Brede Hangeland, club captain, is playing like a dethroned monarch; sunken, sullen and afraid to gee up his troops. His worst performance, or close to it, in a Fulham shirt yesterday shows that he either doesn’t like working with Jol or the manager has failed to spot a glaring lack of leadership from Fulham’s would be defensive talisman.

While the substitution of Alex Kacaniklic worked tactically, the young winger was then promptly ignored by his manager upon reaching the dugout.
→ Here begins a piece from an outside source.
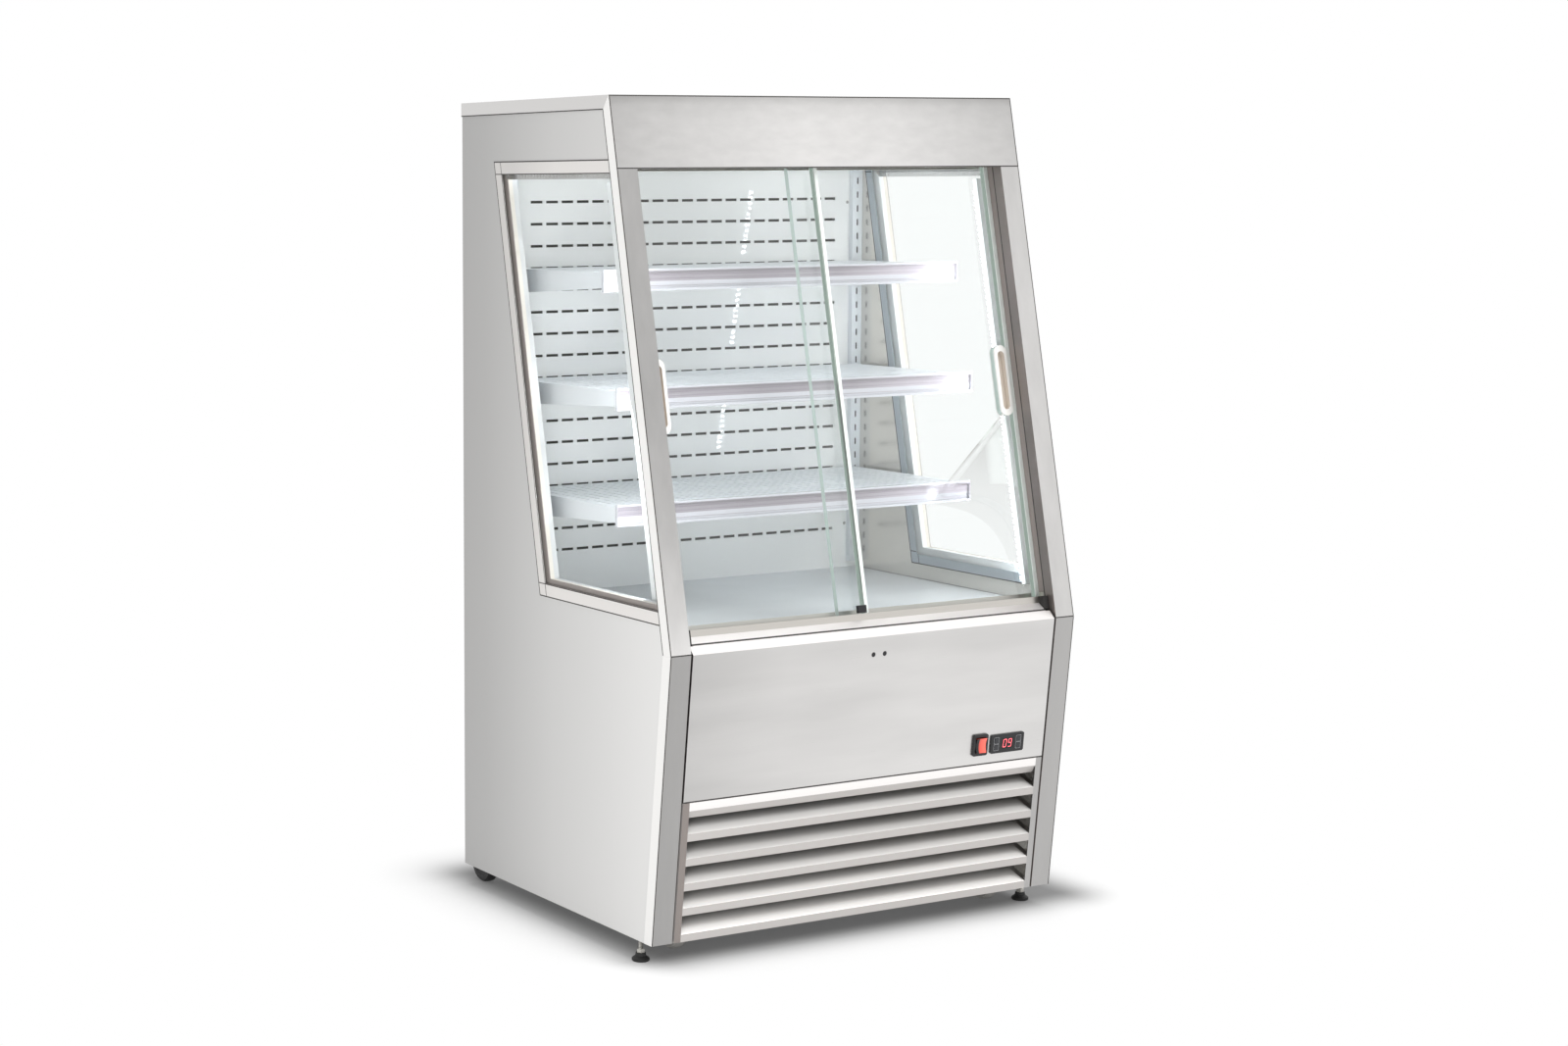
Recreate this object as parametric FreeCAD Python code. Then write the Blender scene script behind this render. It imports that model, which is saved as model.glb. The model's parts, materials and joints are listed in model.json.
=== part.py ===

For a manager who has a reputation in hushed tones for behind closed doors favouritism and as a bully boy [example Kasami’s 18 month extrication, Kerim Frei’s sale and the disappearance of Ashkan Dejagah], this cold hearted and callous gesture showed more than he’d care for it to. The shift in tactics to a never before seen 4-3-1-2 also the act of a man scrambling for a lifeline.

Martin Jol referenced Danny Murphy’s late winner at Portsmouth in 2008 and Clint Dempsey’s goal against Liverpool in 2007 seemingly ignoring three top ten finishes, two 12ths and two European campaigns that have taken place since that day at Fratton Park 5 years ago. I can only imagine his insistence on tempering expectations is a tactic to keep himself employed.

A Dad’s Army summer recruitment strategy, narcoleptic defending and schizophrenic tactical pack shuffling has left Fulham as a team as bereft of confidence as they are points.

Yesterday’s game against Cardiff was embarrassing. Bryan Ruiz’s magical equalizer served merely as temporary pain relief, with the problems running deeper than one or two abhorrent performances.

There are rumblings that Martin Jol has lost the dressing room. Despite his nepotistic recruitment it is evident this team are not playing for him, while some of them don’t even seem to be playing for us.

Even if he hasn’t yet lost the players; inside the ground, talking to fans of all ages and creeds, there is one thing that is blindingly evident, he has lost the fans. Fulham is a family club, and there is a large proportion that won’t holler, scream and boo, but the near unanimity of season ticket holders in our section in the Riverside is that change, starting with the manager, is immediately necessary.

It is never nice to see vitriol pointed at one man, but a football club’s manager is its figurehead. Cardiff yesterday out shot us 22 to 9, had more possession at 51.5%, had double the number of key passes and out passed us in general 432 to 386 with a better completion percentage. All this against a team without a top-flight away victory since 1961. It simply isn’t good enough.

There is also talk of a justifiable split inside the club, with the seeming insistence on keeping the talented academy and the first team as separate entities at the whim of the Dutchman. The out-of-the-blue first team debut of Mesca at Chelsea last week an obvious reaction to the catcalling for more youth from many after the West Brom debacle the week before.

Life moves on, and so should we. The quicker Mr Khan and Mr Mackintosh let go, the sooner we can begin to improve. Yes inheriting an aging team such as ours is not an easy job for any manager, but this Fulham team isn’t far from being half decent, it just has no idea how to get there.

If change doesn’t come, we are in danger of leaving it too late.